Buckyボールの隣接行列を得るには、つぎのように入力します。
B = bucky;
60次で、5%の密度をもって、この行列はスパース手法を必ずしも必要としていません。しかし、これは、興味ある例題を与えます。
[B,v] = bucky;
このステートメントは、3空間内で単位平面上に等分布する60点のxyz座標からなるv
を作成します。関数gplot
は、これらの点を使って、Buckyボールグラフをプロットします。
gplot(B,v) axis equal
ここでは、Buckyボールの中のノードをどのように番号付けしているのかわかりません。そのため、結果作成される隣接行列はグラフの表面や結合された対称性が明らかになりません。vで使われている番号付け法は、ボールの構造内の固有の多角形をベースにしています。

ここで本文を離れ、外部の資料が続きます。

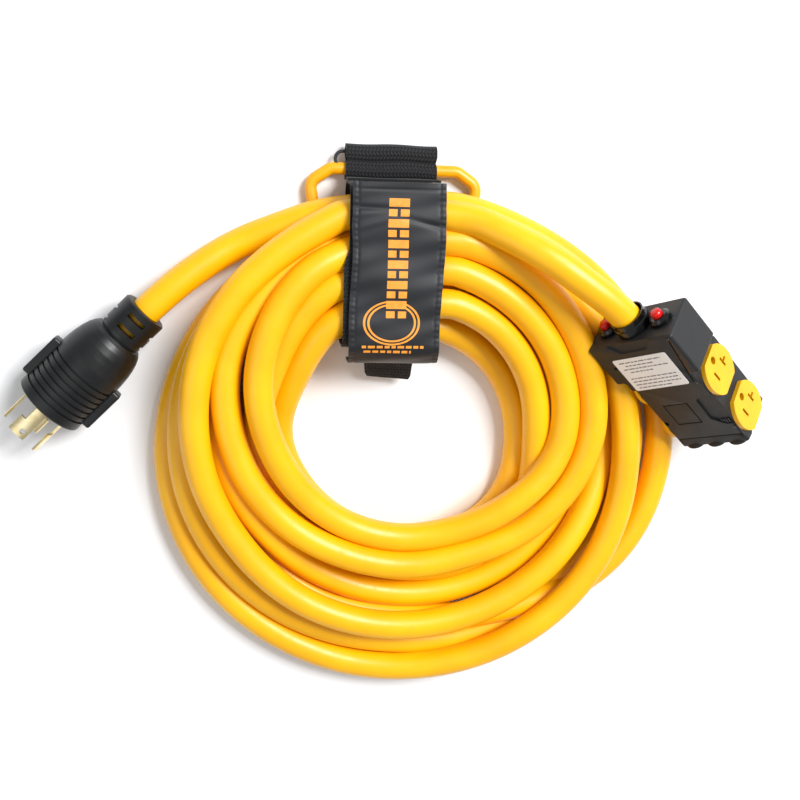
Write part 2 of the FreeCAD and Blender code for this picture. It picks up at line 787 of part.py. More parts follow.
def loop_section(name, grow, bottom, top, inner, outer, wide):
    """a rounded block round the bundle; grow widens it on every side"""
    at = (f"strap_x - ({wide}) / 2", f"{inner} - ({grow})", f"{bottom} - ({grow})")
    lengths = [f"({high}) - ({low}) + 2 * ({grow})" for low, high in ((inner, outer), (bottom, top))]
    block = box(name + "Block", at, wide, *lengths)
    return rounded(name, block, f"strap_round + ({grow})", lambda edge: runs_along(edge, (1, 0, 0)))


def webbing():
    """the band that goes once round the bundle, under it and over it"""
    outer = loop_section("BandOuter", "0", "strap_under", "strap_top", "strap_inner", "strap_outer", "strap_wide")
    inner = loop_section("BandInner", "-strap_thick", "strap_under", "strap_top", "strap_inner", "strap_outer", "strap_wide + 2")
    return boolean("Cut", "Band", outer, inner)


def sleeve():
    """the printed sleeve over the band: along its top and down the inner side, standing off it"""
    outer = loop_section("SleeveOuter", "sleeve_thick", "10", "strap_top + 1.7", "strap_inner - 9", "strap_outer + 9", "sleeve_wide")
    inner = loop_section("SleeveInner", "0", "10", "strap_top + 1.7", "strap_inner - 9", "strap_outer + 9", "sleeve_wide + 2")
    region = box("SleeveRegion", (left, "0", "28"), "strap_wide", "strap_outer", "60")
    return boolean("Common", "SleeveShape", boolean("Cut", "SleeveLoop", outer, inner), region)


ahead = Placement(shift, Rotation())
sub_part(webbing(), "strap_band", ahead)
sub_part(sleeve(), "strap_sleeve", ahead)
for name, low in (("strap_loop_patch", "0.05"), ("strap_hook_patch", "0.85")):
    patch = box(name + "Sheet", ("strap_x - 25", "strap_inner + 25", f"strap_top + {low}"), "50", "60", "0.75")
    sub_part(rounded(name + "Round", patch, "4", lambda edge: runs_along(edge, UP)), name, ahead)


def tab():
    """the pull tab at the strap's loose end, out from under the sleeve"""
    body = doc.addObject("PartDesign::Body", "TabBody")
    pad = body.newObject("PartDesign::Pad", "TabPad")
    behind_sleeve = "strap_inner - 8.8"
    points = [
        (behind_sleeve, "42"),
        (f"{behind_sleeve} + 1.6", "42"),
        (f"{behind_sleeve} + 1.6", "26"),
        ("strap_inner - tab_long + 1", "10.6"),
        ("strap_inner - tab_long", "11.9"),
        (behind_sleeve, "27"),
    ]
    pad.Profile = outline(body, "TabSketch", "YZ_Plane", points, "strap_x - tab_wide / 2")
    pad.setExpression("Length", full("tab_wide"))
    return body


sub_part(tab(), "strap_tab", ahead)


def handle_loop():
    """the webbing sewn round the handle's bar, its turned-back fold, and its seam to the band"""
    sideways = ((0, 1, 0), 90)
    wall = "rod_dia / 2 + 0.35"
    round_bar = primitive("Cylinder", "LoopOuter", (left, "bar_y", "bar_z"), sideways, Radius=f"{wall} + strap_thick", Height="strap_wide")
    fold = primitive("Cylinder", "LoopFold", (left, "fold_y", "bar_z"), sideways, Radius="fold_radius", Height="strap_wide")
    seam = box("LoopSeam", (left, "strap_outer + 0.1", "8"), "strap_wide", "2.6", "24")
    whole = boolean("Fuse", "LoopWhole", round_bar, fold, seam)
    bar = primitive("Cylinder", "LoopBore", (f"{left} - 1", "bar_y", "bar_z"), sideways, Radius=wall, Height="strap_wide + 2")
    return boolean("Cut", "HandleLoop", whole, bar)


sub_part(handle_loop(), "strap_handle_loop", ahead)


def handle():
    """a closed ring of round rod: the bar in the webbing, two shoulders, two legs and a cross bar"""
    half = [(0, 0), (42, 0), (55.5, -9), (50, -44), (38, -60)]
    centre_x = worth("strap_x") + 2.5
    lean = (worth("bar_z") - worth("rod_dia") / 2 - 0.1) / 60
    points = [
        Vector(centre_x + x, worth("bar_y") + y, worth("bar_z") + y * lean)
        for x, y in half + [(-x, y) for x, y in half[:0:-1]] + [(0, 0)]
    ]
    ring, _ = tube(points, worth("rod_dia"), worth("rod_bend"))
    return ring


shape_part("carry_handle", handle(), ahead)


# ---- cable ----
plug_out = plug_axis * -1
plug_start = Vector(worth("plug_x"), worth("plug_y"), worth("plug_z"))
plug_tail = [
    plug_start - plug_out * worth("plug_jacket"),
    plug_start + plug_out * 14,
    Vector(-134, 94, 18.5),
    Vector(-110, 108.5, 13.5),
    Vector(-83, 119.5, 17),
    Vector(-53, 128, 22.5),
    Vector(-20, 134, 22.8),
]
box_turn = Rotation(worth("box_yaw"), worth("box_pitch"), worth("box_roll"))
box_corner = Vector(worth("box_x"), worth("box_y"), worth("box_z"))
box_out = box_turn.multVec(Vector(0, 1, 0))
box_start = box_corner + box_turn.multVec(Vector(middle, 0, -split))
box_tail = [
    box_start - box_out * worth("box_jacket"),
    box_start + box_out * 13,
    Vector(106, 91, 70.5),
    Vector(82, 107, 67),
    Vector(56, 120, 55),
    Vector(29, 129, 43),
    Vector(1, 135, 37),
]
cable = worth("cable_dia")
channels = []
for name, route in (("cord_plug_tail", plug_tail), ("cord_box_tail", box_tail)):
    solid, radii = tube(route, cable)
    print(name, "radii", [round(radius) for radius in radii])
    shape_part(name, solid, ahead)
    channels.append(tube(route, cable + 0.8)[0])


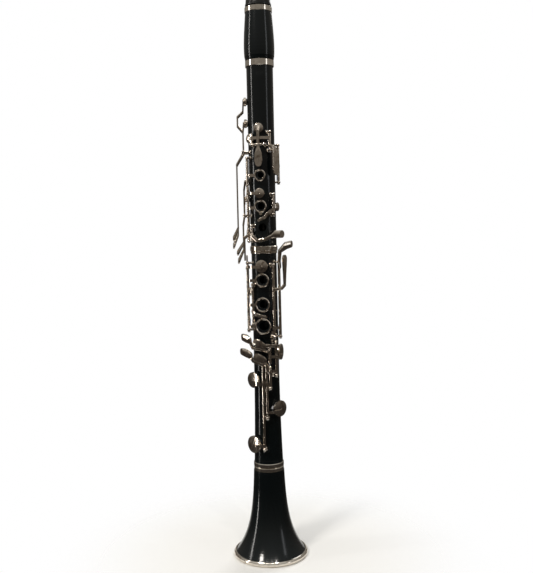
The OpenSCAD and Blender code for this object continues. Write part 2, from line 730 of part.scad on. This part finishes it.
module thumb_ring_key() color(NICKEL) swing(thumb_rod, -thumb_open) difference() {
    union() {
        tube(thumb_rod, thumb_rod[2] + 0.15, thumb_rod[3] - 0.15);
        ring(thumb_hole);
        cup(thumb_vent);
        ring_arm(thumb_rod, thumb_hole, thumb_hole[1], 20.2);
        cup_arm(thumb_rod, thumb_vent, thumb_vent[1], 20);
    }
    rod_bore(thumb_rod);
    ring_void(thumb_hole);
}

module a_key() color(NICKEL) difference() {
    union() {
        cup(a_hole);
        bar(a_hole[0], 21, 436, 456, 3, 1.6);
        cross_tube(a_pivot, -3.9, 3.9);
        plate([[a_hole[0], 21, 455, 1.5], [a_hole[0], cup_level(a_hole) + 0.7, 459.5, 2.6]], 1.6);
        plate([[a_hole[0], 21.1, 436.5, 2], [a_hole[0], 21.4, 430.5, 3.9],
            [a_hole[0], 21.4, 424.5, 4.3], [a_hole[0], 21.4, 421, 3.4]]);
    }
    cross_bore(a_pivot);
}

module g_sharp_key() color(NICKEL) difference() {
    union() {
        tube(g_sharp_rod, g_sharp_rod[2] + 0.15, g_sharp_rod[3] - 0.15);
        cup(g_sharp_hole);
        arc_arm(polar(35, 18.4), polar(-3, 18.15), beside(g_sharp_hole, 18.85, -1), 448.5, 3, 1.1);
        plate([[36, 19.6, 440, 1.6], [47, 20.6, 437, 2.6], [51, 21.2, 430, 4.2],
            [52, 21.4, 418, 4.8], [52, 21.4, 412, 3.6]]);
    }
    rod_bore(g_sharp_rod);
}

module first_ring_key() color(NICKEL) swing(left_rod, -first_open) difference() {
    union() {
        tube(left_rod, left_split + 0.2, left_rod[3] - 0.15);
        ring(first_hole);
        ring_arm(left_rod, first_hole, first_hole[1], 20.2);
    }
    rod_bore(left_rod);
    ring_void(first_hole);
}

bridge_z = 317;
bridge_r = 21.8;

module second_ring_key() color(NICKEL) swing(left_rod, -second_open) difference() {
    union() {
        tube(left_rod, left_rod[2] + 0.15, left_split - 0.2);
        ring(second_hole);
        cup(second_vent);
        ring_arm(left_rod, second_hole, second_hole[1] - 1.5, 20.2);
        cup_arm(left_rod, second_vent, second_vent[1], 20.4);
        plate([[0, ring_level(second_hole) - 0.1, 369.3, 1.4],
            [1, ring_level(second_hole), 367.8, 1.7]], 1.4);
        plate([[-52.5, 20, 344.4, 1.6], [-66, bridge_r, 342, 1.4], [-66, bridge_r, 319, 1.4]], 1.4);
    }
    rod_bore(left_rod);
    ring_void(second_hole);
}

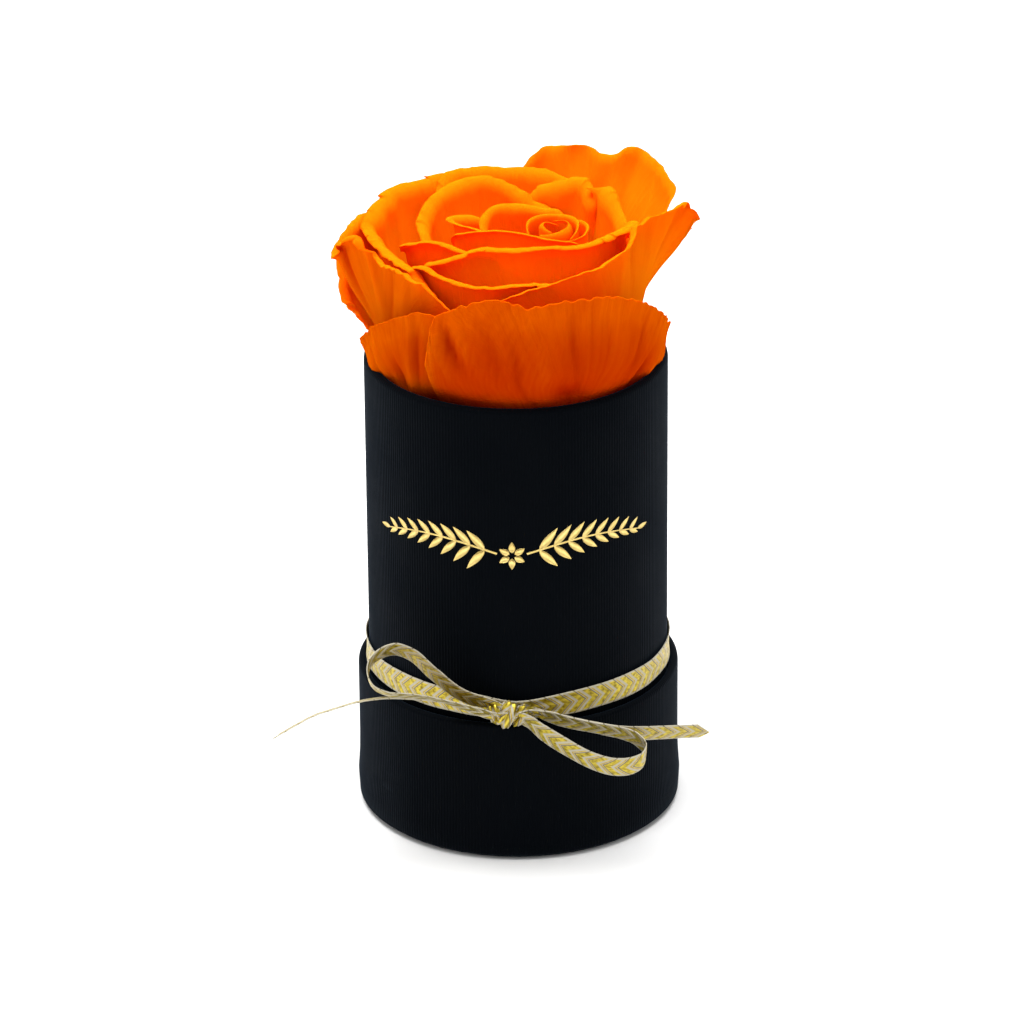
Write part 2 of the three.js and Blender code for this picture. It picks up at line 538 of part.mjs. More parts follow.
// The two loops of the bow and its two loose ends
const BOW = {
  ribbon_loop_left: [
    [-5.4, -38.1, 39.9, 57, 0.4], [-11.1, -37.8, 41.6, 57, 0.8], [-14.8, -37.4, 43.5, 57, 1],
    [-19.5, -37.2, 47.7, 57, 1], [-24.3, -37.2, 52.5, 56, 1], [-28.1, -37.5, 54.1, 54, 1],
    [-31.3, -39, 53.8, 50, 1], [-33.6, -41, 52.5, 45, 1], [-34.2, -43, 50.5, 40, 1],
    [-32.9, -44.5, 48.2, 36, 1], [-29.5, -45, 46.7, 34, 1], [-25.7, -44.5, 46.1, 34, 1],
    [-20.2, -43, 44.6, 34, 1], [-14.5, -41.8, 42.4, 36, 0.85], [-10, -41, 40.4, 40, 0.6],
    [-5.6, -39.8, 38.4, 45, 0.35],
  ],
  ribbon_loop_right: [
    [2.6, -38.6, 38.9, 52, 0.3], [6, -38.9, 38, 52, 0.6], [10.6, -39.2, 36.5, 52, 1],
    [16.4, -39.5, 35.2, 52, 1], [22.8, -39.8, 33.9, 54, 1], [26.9, -40.4, 32.5, 56, 1],
    [29, -41.8, 30.4, 60, 1], [28.4, -43.6, 28.5, 64, 1], [25.9, -44.9, 27.6, 68, 1],
    [21.7, -45.2, 27.5, 69, 1], [16.3, -44.6, 29, 69, 1], [9.9, -43, 32.1, 69, 1],
    [5.4, -41.4, 34.6, 66, 0.7], [2.6, -40, 36.4, 60, 0.4],
  ],
  ribbon_tail_left: [
    [-6.1, -37.1, 37.6, 30, 0.3], [-9, -36.8, 38.3, 26, 0.45], [-13, -36.9, 39.4, 25, 0.7],
    [-18, -37.3, 40.7, 25, 0.9], [-23.7, -38, 41.8, 25, 1], [-30.6, -38.4, 42.3, 25, 1],
    [-36.6, -39, 41.7, 25, 1], [-42.3, -39.4, 40.1, 25, 1], [-46.9, -39.5, 38.5, 25, 1],
    [-51.4, -39.4, 35.9, 25, 1], [-55.6, -39, 33.1, 25, 1],
  ],
  ribbon_tail_right: [
    [2.6, -37.3, 38.6, 52, 0.3], [6, -37.6, 37.6, 52, 0.5], [10.6, -37.95, 35.9, 52, 0.75],
    [16.4, -38.1, 34.5, 52, 0.95], [22.8, -38.2, 33.1, 55, 1], [28, -37.6, 32.4, 57, 1],
    [34.9, -36, 31.8, 57, 1], [41.9, -34.5, 31.3, 57, 1],
  ],
};
for (const [name, points] of Object.entries(BOW)) {
  add(name, ribbon(points, (points.length - 1) * 2), goldRibbon);
}

export default model;
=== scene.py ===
"""Looks of a round flower box with one preserved rose and a gold ribbon, around its CAD frame."""

import math

import bpy
import numpy as np
from mathutils import Matrix, Vector


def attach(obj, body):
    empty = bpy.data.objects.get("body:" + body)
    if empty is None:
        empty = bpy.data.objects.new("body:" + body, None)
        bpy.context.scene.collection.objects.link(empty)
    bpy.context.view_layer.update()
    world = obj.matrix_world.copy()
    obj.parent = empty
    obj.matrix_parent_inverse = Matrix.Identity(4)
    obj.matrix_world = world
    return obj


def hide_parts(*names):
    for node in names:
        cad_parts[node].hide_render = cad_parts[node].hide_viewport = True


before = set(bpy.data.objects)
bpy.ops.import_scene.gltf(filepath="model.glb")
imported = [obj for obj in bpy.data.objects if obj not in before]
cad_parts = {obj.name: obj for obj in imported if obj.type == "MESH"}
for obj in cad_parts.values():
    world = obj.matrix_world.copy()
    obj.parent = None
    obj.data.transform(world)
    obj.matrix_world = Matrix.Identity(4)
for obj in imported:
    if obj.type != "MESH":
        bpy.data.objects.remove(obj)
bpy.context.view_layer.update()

# Lengths are in millimetres until MM makes them metres, +Z up and the front towards -Y. Those in the
# materials, the camera's clipping and the studio are in metres. Azimuths are in degrees, 0 at the front and
# 90 at the right.
MM = 0.001

# The camera as the photograph has it
PICTURE_PIXELS = 1024
FOCAL_PIXELS = 5808
SENSOR_MM = 36
CAMERA_AIM = (-1.13, 0, 71.4)
CAMERA_DISTANCE = 1354
CAMERA_ELEVATION = 24.48
CAMERA_ROLL = -0.495

# The box, the lid that it stands in, and their ribbed paper
BOX_RADIUS = 35
BOX_FOOT = 2.7
BOX_TOP = 112.2
BOX_BOARD = 1.2
BOX_TURN_IN = 14
LID_RADIUS = 37.6
LID_FOOT = 0.55
LID_TOP = 34.5
LID_BOARD = 0.8
LID_TURN_IN = 12
PAPER = 0.3
GAP = 0.25
FLANGE_INNER_RADIUS = 28
RIM_ROWS = 7
RIM_SQUARENESS = 0.7
RIB_PITCH = 0.76
RIB_HEIGHT = 0.06
RIB_SAMPLES = 4
WALL_ROW_STEP = 5
SEAM_STEP = 0.22
SEAM_AZIMUTH = 176
LID_SWELL = 0.28
SCUFF_AZIMUTH = 305
SCUFF_HEIGHT = 9
SCUFF_DEPTH = 0.3

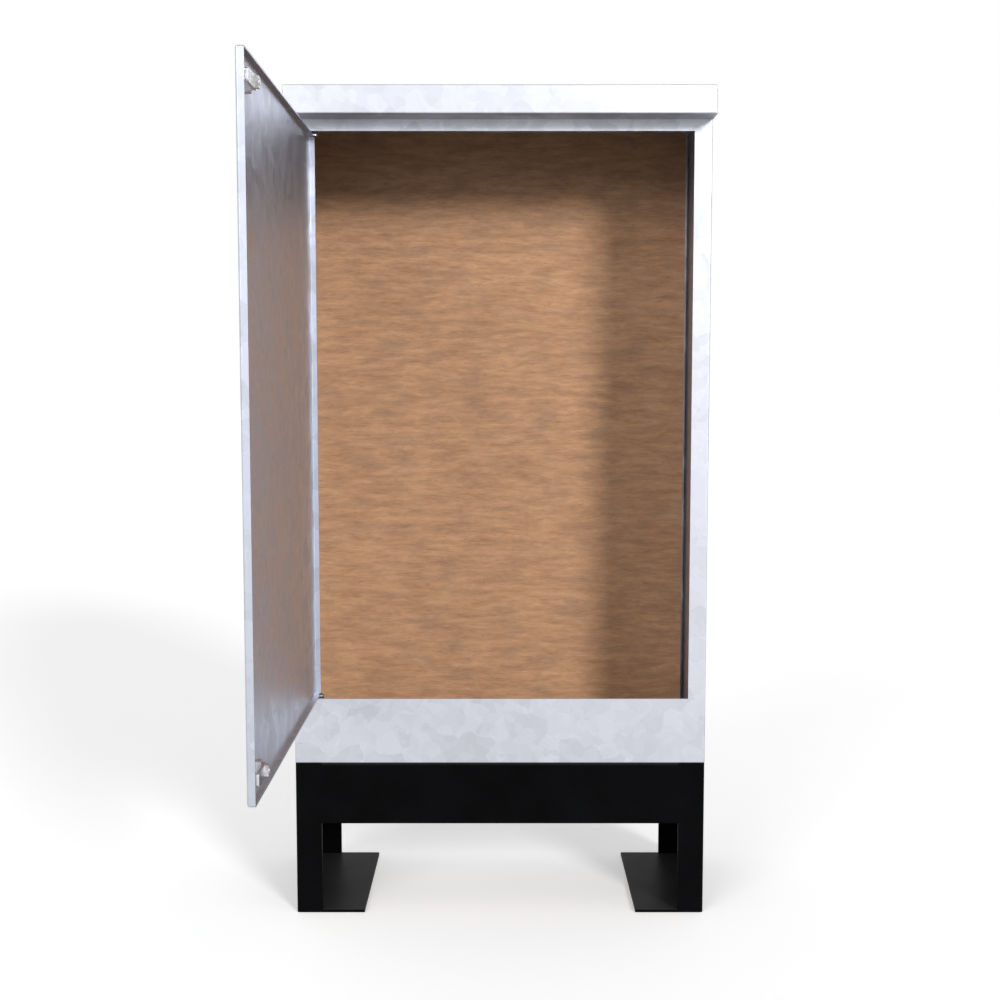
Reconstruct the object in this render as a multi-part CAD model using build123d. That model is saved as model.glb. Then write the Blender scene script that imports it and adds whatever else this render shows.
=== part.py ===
from build123d import *
import os

# Feeder pillar: a galvanised street cabinet on a black root, with one inset door and a plywood board inside.
# Millimetres. The origin is on the floor under the middle of the cabinet, X across, -Y to the front, Z up.
# The door is drawn shut, in its opening, and then turned to its resting place at door_rest_angle.

# Cabinet
cabinet_width = 600.0
cabinet_depth = 250.0
body_height = 925.0
body_sheet = 2.0
body_fold_radius = 2.3
bottom_flange = 37.0
rear_lip = 20.0
back_clearance = 0.5

# Door opening
stile_width = 25.5
sill_height = 96.0
top_rail_height = 16.0

# Roof
roof_front_height = 40.0
roof_rear_height = 32.0
roof_overhang = 42.0
soffit_lip = 10.0

# Root, the black base that is sunk or bolted down
plinth_height = 225.0
plinth_sheet = 4.0
plinth_inner_radius = 0.5
leg_width = 38.0
foot_width = 100.0
apron_height = 91.5
top_flange = 40.0
apron_return = 20.0

# Bolts between the body and the root
bolt_radius = 5.0
bolt_hole_clearance = 0.5
bolt_across_flats = 17.0
bolt_head_height = 6.4
bolt_nut_height = 8.0
bolt_washer_radius = 10.0
bolt_washer_sheet = 2.0
bolt_tail = 3.0
bolt_across = 180.0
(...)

一つの多角形の頂点が1から5で番号付けされ、隣接多角形の頂点は6から10、等々になります。つぎの図は、半分のノード(半平面)に付けられた番号を示しています。すなわち、残りの半平面の番号付けは、赤道に関して反転して得られます。gplot
の使用は、半分のノードを示すグラフを作成します。ユーザは、for
ループを使って、ノード番号を加えることもできます。
k = 1:30; gplot(B(k,k),v); axis square for j = 1:30, text(v(j,1),v(j,2), int2str(j)); end
Buckyボールの隣接行列の中の非ゼロ要素の位置のテンプレートを見るため、関数spy
を使います。
spy(B)
このモデルが使うノード番号付け法は、構造の中の12多角形に対応する5つの要素をもった12グループに分けられるspyプロットを作成します。各々のノードは、自分自身の多角形の中で他の2つのノードと別の多角形の中で1つのノードと結合しています。一つの多角形の中で、ノードは連続する番号が付けられているので、B
の1つ上の対角要素と1つ下の対角要素のほとんどのものは非ゼロになります。そして、赤道に関しての番号付けの対称性は、反対角線に対してspyプロットが対称性を示すことで明らかになります。
スパース行列のグラフと特性
B
の行列のベキ乗のspyプロットは、スパース行列演算に関連した2つの重要な考え(full-inとdistance)を示します。spy
は、これらの考えを表示する手助けになります。
spy(B^2) spy(B^3) spy(B^4) spy(B^8)
Fill-inは、行列の乗算のような演算で生じます。複数の行列の積は、通常オリジナルのものよりも多くの非ゼロ要素をもちます。それで、より大きなストレージを必要とします。p
を増加させると、B^p
は、ゼロ要素部分を非ゼロ要素で埋めて、spy(B^p)
は、より密になります。
グラフの中の2つのノード間のdistanceは、一つのノードから他のノードを得るために必要となるグラフ上でのステップ数です。B
のp
乗のspy
プロットは、distance p
離れたノードを示します。p
を増加すると、p
ステップでより多くのモードを得ることができます。Buckyボールに対して、B^8
は、ほぼ完全なフルの型になります。逆対角要素の線対称の部分のみがゼロになり、これより8回のステップで球面上の反対側の球面を除いて、あるノードから他のどのノードでも得ることができるということを示しています。